Original Post — Direct link

Sadly, the poll option is disabled, but this is the core question with Rust.

What percentage of the Rust userbase is cheating?

A: Less than 1%, its basically a myth git gud.

B: Between 1 and 3%

C: Between 3 and 8%

D: Between 8 and 15%

E: More than 15%

I personally play in such a way as to minimize the impact on my team of twitch based shooting, because I don't believe the game has anything like a level playing field. I avoid monuments, because that's where the cheaters are. I don't raid without turret protection, because I expect to be countered by cheaters.

I think the answer is D, with a caveat. I think between 8 and 15% of players are cheaters, but I think the cheats give those players the ability to win most fights, and so about 30-50% of the people you actually run into at monuments, roaming, or counter raiding are cheaters. Almost every 4 hour play session, I wind up with strong evidence that someone is cheating. I report those players, and very rarely, I find that the person in question gets kicked by an admin.

I literally see cheaters cheating. Some things are cheating but don't generally get policed by admins - like autoclickers for people selling fertilizer at bandit. Getting 800-1000 HQM a day while AFK is less flashy than an aimbot or ESP enhanced game senses, but no less impactful.

External link →
about 1 month ago - /u/Alistair_Mc - Direct link

Originally posted by Ready-Accountant-502

A lot more than you think. According to facepunch official 2022 stats. There were two million players and over 800,000 banns. That's just the ones who were caught.

https://rust.facepunch.com/2022

Scripting in rust is the most common, ESP is toggled during raids and monument runs. Most hackers toggle because you're less likely to get caught.

My assumption is, players don't want to lose loot they spent hours acquiring, so they cheat. Which pretty much eliminates the point of rust anyway.

This is also why Rust is so toxic. Cheaters know they can't lose. So they power trip on the fact that they can treat players however they wish and they can get away with it.

Ironically, if someone is cheating in a video game it's most likely compensation for being a neckbeard/incel in real life.

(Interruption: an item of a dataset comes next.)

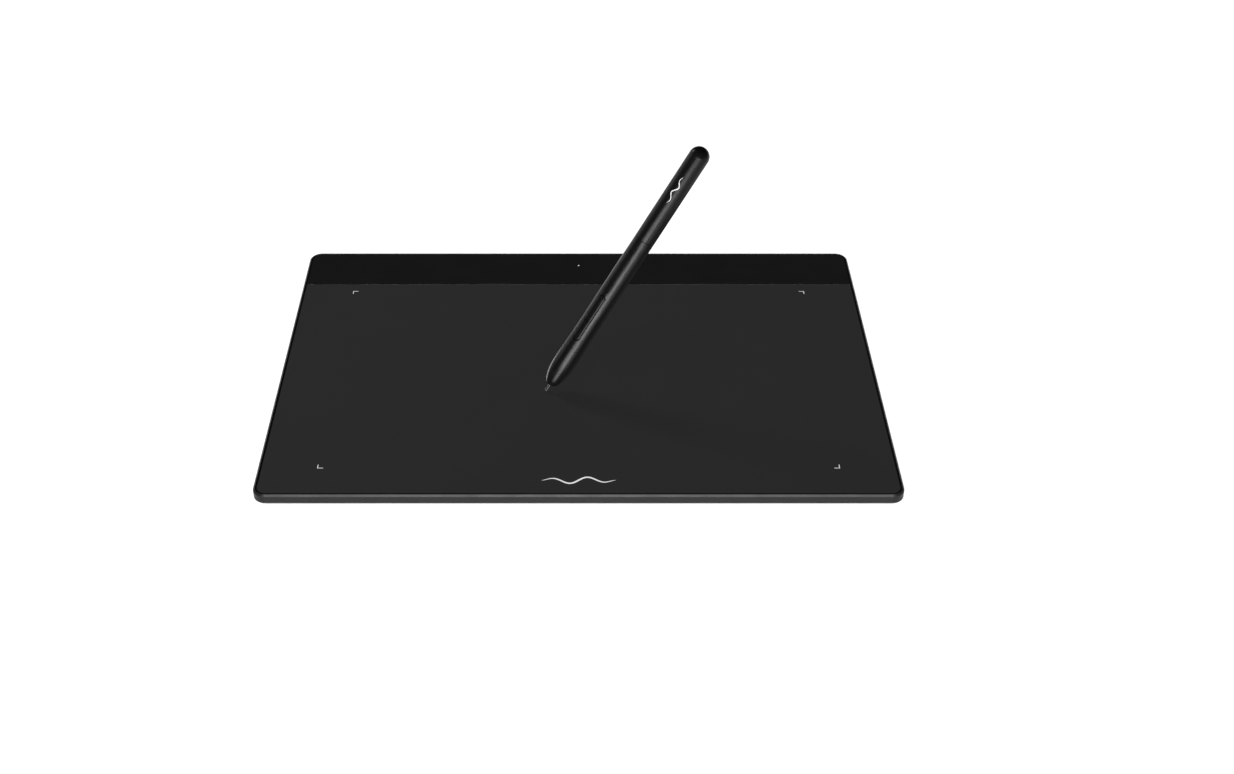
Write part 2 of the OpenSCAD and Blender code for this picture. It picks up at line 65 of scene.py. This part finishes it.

The way these stats were presented and communicated wasn't good.

17+ million sales, and 800k bans in Rust's lifetime, a high % of these bans were not permanent bans, they were temporary suspensions or bans unrelated to cheating.

In 2022, we saw 9 million unique accounts, not 2 million. The two million was a reference to just Facepunch servers.

Many cheat accounts were temporarily banned pending investigation; then, a permanent ban was applied. This counted as two bans in our metrics.